| Given exercise |
Repeat, exactly, the run of lines that opens with the line containing "for ring, places" and closes with the line containing "if empty is", and leave all other lines out.

| Records with modeling code |
**********
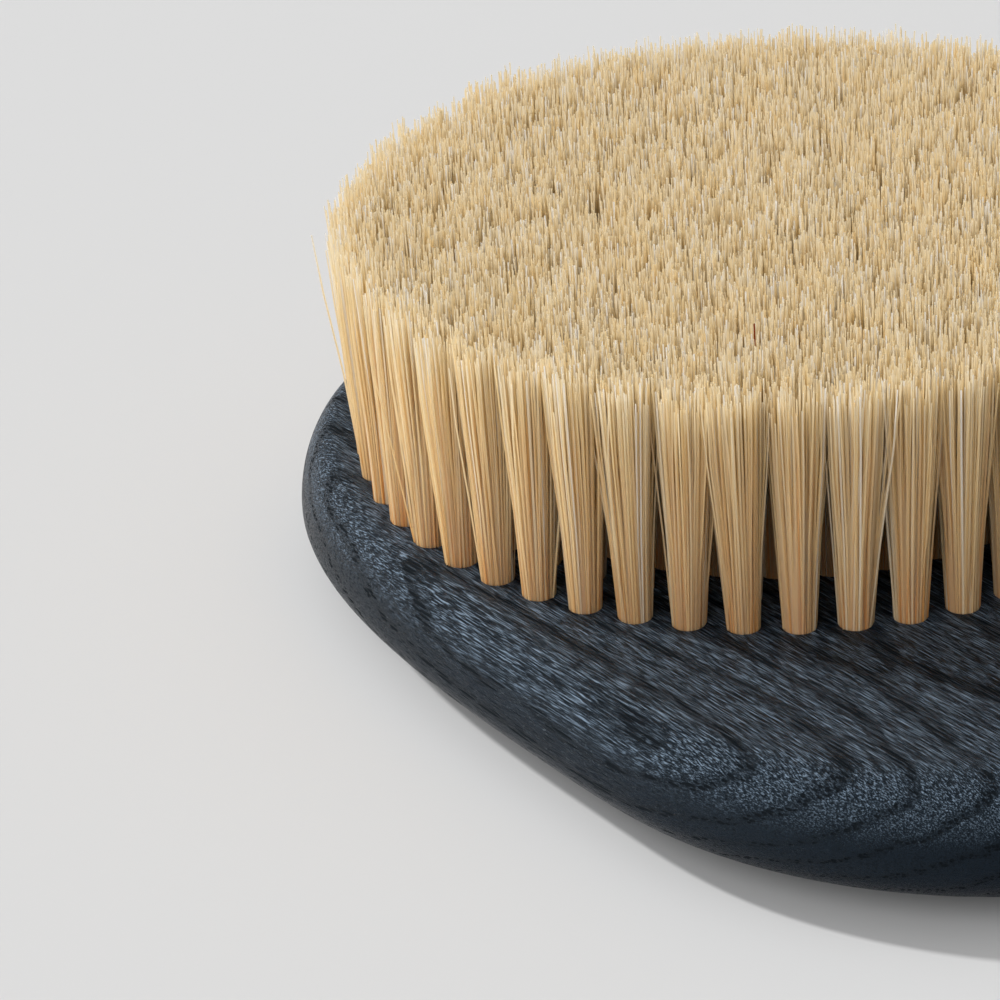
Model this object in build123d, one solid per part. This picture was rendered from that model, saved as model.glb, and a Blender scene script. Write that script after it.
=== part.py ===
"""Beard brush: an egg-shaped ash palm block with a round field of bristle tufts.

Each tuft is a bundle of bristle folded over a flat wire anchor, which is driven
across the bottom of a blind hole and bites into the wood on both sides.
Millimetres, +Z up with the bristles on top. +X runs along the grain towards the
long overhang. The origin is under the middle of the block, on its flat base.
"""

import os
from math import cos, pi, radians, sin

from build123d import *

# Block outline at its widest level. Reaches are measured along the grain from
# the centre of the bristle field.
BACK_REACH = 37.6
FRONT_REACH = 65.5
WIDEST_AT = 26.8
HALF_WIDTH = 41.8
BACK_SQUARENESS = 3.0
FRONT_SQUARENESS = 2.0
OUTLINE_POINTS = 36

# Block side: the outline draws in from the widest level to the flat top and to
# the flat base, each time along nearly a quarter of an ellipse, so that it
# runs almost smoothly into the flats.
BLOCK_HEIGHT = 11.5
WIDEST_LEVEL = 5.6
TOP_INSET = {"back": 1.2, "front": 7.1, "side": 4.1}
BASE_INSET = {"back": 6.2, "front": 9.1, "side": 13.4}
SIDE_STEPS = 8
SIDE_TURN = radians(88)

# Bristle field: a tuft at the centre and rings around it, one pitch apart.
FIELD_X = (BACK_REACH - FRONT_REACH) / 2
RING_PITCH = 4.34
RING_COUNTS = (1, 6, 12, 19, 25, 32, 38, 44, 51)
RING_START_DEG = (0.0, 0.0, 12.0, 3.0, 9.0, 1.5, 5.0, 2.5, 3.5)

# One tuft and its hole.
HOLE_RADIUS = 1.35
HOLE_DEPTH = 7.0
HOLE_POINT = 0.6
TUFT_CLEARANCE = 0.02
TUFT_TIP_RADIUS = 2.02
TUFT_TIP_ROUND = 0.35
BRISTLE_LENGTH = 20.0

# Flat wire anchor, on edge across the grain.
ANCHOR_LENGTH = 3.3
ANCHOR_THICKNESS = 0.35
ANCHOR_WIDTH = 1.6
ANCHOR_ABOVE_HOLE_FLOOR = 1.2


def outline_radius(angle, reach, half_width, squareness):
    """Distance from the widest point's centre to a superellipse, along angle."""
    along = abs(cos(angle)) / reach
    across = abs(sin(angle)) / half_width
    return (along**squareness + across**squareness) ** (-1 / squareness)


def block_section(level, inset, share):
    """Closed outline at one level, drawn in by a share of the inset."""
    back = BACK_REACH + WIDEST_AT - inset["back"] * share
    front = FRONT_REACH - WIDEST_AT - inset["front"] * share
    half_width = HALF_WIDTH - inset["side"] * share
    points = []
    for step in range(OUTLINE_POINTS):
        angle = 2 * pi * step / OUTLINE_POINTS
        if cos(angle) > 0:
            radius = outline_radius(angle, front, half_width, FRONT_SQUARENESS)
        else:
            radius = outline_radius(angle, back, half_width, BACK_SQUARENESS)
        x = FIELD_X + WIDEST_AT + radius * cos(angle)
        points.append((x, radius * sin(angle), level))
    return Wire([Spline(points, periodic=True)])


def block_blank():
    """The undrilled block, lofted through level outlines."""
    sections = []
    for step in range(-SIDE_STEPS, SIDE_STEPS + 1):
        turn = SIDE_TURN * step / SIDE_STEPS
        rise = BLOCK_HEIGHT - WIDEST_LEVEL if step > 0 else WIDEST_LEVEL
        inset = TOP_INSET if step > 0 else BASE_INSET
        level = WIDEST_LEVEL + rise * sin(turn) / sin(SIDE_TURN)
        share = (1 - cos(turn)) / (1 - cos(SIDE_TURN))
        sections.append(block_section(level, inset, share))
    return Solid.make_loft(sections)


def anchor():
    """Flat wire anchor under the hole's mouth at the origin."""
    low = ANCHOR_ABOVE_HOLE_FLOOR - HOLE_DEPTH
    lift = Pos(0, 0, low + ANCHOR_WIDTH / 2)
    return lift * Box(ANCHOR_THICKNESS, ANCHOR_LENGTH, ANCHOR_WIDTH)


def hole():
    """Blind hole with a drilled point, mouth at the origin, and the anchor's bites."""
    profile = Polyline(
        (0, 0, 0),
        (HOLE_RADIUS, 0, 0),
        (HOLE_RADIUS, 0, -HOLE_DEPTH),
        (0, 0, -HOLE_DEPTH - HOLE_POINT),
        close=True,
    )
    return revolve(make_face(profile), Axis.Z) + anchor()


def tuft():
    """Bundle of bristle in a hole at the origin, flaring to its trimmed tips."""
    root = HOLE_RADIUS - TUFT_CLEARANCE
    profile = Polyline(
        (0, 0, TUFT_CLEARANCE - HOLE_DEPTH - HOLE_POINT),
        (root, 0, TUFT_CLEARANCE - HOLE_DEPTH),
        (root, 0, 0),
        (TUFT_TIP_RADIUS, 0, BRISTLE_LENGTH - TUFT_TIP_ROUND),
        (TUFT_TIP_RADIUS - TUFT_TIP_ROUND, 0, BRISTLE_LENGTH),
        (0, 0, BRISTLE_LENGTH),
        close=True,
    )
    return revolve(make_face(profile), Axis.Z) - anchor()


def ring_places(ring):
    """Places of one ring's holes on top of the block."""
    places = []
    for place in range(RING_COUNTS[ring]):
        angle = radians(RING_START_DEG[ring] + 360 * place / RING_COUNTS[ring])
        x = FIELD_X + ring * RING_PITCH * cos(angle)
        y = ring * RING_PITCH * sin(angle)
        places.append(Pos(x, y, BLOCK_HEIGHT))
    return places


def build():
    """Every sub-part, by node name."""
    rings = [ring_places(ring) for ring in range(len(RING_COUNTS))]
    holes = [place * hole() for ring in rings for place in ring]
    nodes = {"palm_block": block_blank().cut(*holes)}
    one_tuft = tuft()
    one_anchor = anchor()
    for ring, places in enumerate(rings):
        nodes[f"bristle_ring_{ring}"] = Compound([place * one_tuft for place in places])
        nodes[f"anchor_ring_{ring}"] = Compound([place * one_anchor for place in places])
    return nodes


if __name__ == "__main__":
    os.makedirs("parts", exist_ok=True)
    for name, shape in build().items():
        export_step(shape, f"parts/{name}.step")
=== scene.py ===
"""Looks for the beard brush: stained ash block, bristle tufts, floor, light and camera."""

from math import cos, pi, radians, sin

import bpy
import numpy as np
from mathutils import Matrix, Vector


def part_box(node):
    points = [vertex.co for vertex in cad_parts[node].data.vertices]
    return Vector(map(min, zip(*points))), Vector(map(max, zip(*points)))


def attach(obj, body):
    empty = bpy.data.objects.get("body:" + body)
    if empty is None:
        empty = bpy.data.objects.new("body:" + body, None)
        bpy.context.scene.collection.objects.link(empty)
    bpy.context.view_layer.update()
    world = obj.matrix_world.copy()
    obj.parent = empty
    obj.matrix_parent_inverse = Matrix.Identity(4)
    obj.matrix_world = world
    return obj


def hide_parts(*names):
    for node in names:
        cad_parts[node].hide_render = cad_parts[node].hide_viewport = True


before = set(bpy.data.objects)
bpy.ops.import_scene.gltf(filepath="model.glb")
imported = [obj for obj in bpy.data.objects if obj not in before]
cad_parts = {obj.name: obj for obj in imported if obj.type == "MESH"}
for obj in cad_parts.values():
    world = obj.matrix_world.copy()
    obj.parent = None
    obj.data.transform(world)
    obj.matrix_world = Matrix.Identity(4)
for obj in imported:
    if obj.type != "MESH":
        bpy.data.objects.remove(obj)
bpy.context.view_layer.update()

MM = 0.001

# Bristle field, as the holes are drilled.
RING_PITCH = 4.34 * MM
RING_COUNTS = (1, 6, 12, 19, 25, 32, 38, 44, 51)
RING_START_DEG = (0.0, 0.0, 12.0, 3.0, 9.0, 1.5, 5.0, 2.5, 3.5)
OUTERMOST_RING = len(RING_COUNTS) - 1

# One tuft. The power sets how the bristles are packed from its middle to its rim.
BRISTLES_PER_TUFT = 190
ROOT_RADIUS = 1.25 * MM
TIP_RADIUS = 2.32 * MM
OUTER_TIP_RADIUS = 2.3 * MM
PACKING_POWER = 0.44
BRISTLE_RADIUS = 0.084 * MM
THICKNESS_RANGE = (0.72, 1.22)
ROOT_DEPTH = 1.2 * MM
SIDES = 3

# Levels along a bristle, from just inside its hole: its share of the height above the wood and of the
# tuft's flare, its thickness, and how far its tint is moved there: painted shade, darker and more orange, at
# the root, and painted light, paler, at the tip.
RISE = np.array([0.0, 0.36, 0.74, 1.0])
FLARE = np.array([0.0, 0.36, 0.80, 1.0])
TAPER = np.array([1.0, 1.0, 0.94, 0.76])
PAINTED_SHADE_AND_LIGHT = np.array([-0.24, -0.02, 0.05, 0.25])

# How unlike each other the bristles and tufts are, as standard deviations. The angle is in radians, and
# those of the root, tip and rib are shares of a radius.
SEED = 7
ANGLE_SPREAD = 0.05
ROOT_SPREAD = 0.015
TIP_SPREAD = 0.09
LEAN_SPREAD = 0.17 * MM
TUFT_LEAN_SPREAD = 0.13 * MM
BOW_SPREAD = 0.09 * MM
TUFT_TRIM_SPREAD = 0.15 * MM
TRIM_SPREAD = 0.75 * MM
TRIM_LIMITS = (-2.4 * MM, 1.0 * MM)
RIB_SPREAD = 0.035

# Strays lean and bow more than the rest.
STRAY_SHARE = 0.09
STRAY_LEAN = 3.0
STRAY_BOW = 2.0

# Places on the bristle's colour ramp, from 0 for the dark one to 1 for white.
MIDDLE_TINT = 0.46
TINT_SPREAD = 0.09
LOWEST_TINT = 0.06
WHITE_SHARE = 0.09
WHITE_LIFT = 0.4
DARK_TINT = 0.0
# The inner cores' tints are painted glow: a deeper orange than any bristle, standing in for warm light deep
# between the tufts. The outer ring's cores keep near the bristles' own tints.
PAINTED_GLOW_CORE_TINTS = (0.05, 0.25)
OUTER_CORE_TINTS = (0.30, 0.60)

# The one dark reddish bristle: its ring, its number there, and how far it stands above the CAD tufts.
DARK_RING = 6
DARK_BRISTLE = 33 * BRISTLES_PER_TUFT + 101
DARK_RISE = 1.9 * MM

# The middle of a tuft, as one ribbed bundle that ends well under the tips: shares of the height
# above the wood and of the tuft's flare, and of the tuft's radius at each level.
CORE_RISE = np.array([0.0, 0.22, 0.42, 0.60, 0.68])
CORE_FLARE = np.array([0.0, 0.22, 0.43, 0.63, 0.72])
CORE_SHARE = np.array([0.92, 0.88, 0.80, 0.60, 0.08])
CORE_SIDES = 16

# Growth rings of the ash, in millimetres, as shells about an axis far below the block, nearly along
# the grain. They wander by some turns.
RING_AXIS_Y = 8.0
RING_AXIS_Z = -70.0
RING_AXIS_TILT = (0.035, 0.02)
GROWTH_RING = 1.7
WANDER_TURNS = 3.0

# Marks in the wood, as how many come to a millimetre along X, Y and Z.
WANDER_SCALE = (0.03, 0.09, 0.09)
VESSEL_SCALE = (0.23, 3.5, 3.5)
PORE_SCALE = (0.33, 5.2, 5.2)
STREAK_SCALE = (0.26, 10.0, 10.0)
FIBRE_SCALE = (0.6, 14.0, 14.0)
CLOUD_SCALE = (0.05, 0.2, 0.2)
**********
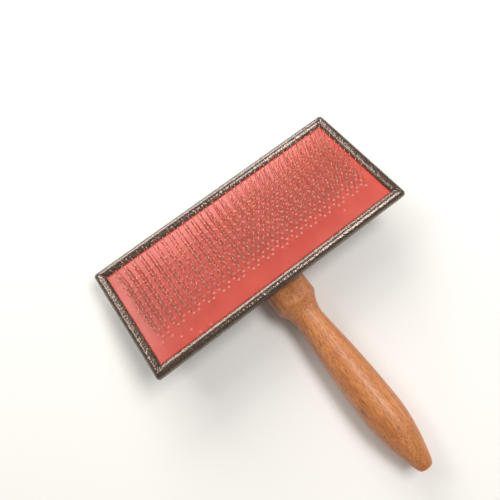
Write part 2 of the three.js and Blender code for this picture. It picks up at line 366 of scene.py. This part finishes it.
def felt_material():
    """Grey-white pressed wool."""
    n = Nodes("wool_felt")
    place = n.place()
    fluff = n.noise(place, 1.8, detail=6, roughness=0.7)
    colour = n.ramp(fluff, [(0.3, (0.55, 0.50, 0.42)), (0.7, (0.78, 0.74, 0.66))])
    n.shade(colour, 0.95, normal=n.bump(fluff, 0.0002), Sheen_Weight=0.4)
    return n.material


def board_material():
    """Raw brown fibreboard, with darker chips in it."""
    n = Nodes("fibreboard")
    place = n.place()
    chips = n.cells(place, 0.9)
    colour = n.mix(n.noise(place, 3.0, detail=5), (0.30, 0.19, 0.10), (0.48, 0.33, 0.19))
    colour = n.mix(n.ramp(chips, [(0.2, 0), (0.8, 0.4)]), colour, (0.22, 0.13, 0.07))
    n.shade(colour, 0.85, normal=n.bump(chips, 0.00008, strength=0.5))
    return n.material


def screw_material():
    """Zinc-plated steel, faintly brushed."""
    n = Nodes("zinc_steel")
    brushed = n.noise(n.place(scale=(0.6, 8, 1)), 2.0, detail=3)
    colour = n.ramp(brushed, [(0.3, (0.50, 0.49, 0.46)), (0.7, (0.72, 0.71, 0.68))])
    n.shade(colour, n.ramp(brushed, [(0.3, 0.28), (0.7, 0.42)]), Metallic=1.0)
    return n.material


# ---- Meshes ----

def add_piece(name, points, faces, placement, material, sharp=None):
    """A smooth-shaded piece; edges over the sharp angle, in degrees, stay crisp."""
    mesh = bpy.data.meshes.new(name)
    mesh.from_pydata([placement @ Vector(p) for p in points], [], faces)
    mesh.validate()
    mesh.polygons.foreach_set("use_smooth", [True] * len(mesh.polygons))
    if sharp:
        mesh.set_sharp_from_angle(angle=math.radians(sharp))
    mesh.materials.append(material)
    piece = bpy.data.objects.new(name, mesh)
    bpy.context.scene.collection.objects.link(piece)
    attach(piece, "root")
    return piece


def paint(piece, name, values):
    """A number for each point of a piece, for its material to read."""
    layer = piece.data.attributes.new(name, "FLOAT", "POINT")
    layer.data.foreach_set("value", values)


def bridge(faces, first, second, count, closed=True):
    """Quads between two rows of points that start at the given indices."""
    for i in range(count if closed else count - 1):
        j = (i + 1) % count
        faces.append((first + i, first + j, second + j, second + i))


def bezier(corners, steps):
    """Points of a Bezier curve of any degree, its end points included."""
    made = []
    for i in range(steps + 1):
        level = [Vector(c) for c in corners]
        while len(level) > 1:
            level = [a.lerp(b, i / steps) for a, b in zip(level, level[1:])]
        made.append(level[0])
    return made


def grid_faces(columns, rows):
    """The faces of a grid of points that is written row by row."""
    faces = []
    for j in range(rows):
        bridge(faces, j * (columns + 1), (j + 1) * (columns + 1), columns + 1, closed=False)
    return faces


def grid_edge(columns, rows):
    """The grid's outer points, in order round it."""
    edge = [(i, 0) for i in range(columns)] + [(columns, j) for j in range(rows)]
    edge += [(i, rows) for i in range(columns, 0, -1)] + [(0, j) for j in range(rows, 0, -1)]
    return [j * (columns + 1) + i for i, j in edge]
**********
| Result of this task |
    for ring, places in enumerate(rings):
        nodes[f"bristle_ring_{ring}"] = Compound([place * one_tuft for place in places])
        nodes[f"anchor_ring_{ring}"] = Compound([place * one_anchor for place in places])
    return nodes


if __name__ == "__main__":
    os.makedirs("parts", exist_ok=True)
    for name, shape in build().items():
        export_step(shape, f"parts/{name}.step")
=== scene.py ===
"""Looks for the beard brush: stained ash block, bristle tufts, floor, light and camera."""

from math import cos, pi, radians, sin

import bpy
import numpy as np
from mathutils import Matrix, Vector


def part_box(node):
    points = [vertex.co for vertex in cad_parts[node].data.vertices]
    return Vector(map(min, zip(*points))), Vector(map(max, zip(*points)))


def attach(obj, body):
    empty = bpy.data.objects.get("body:" + body)
    if empty is None:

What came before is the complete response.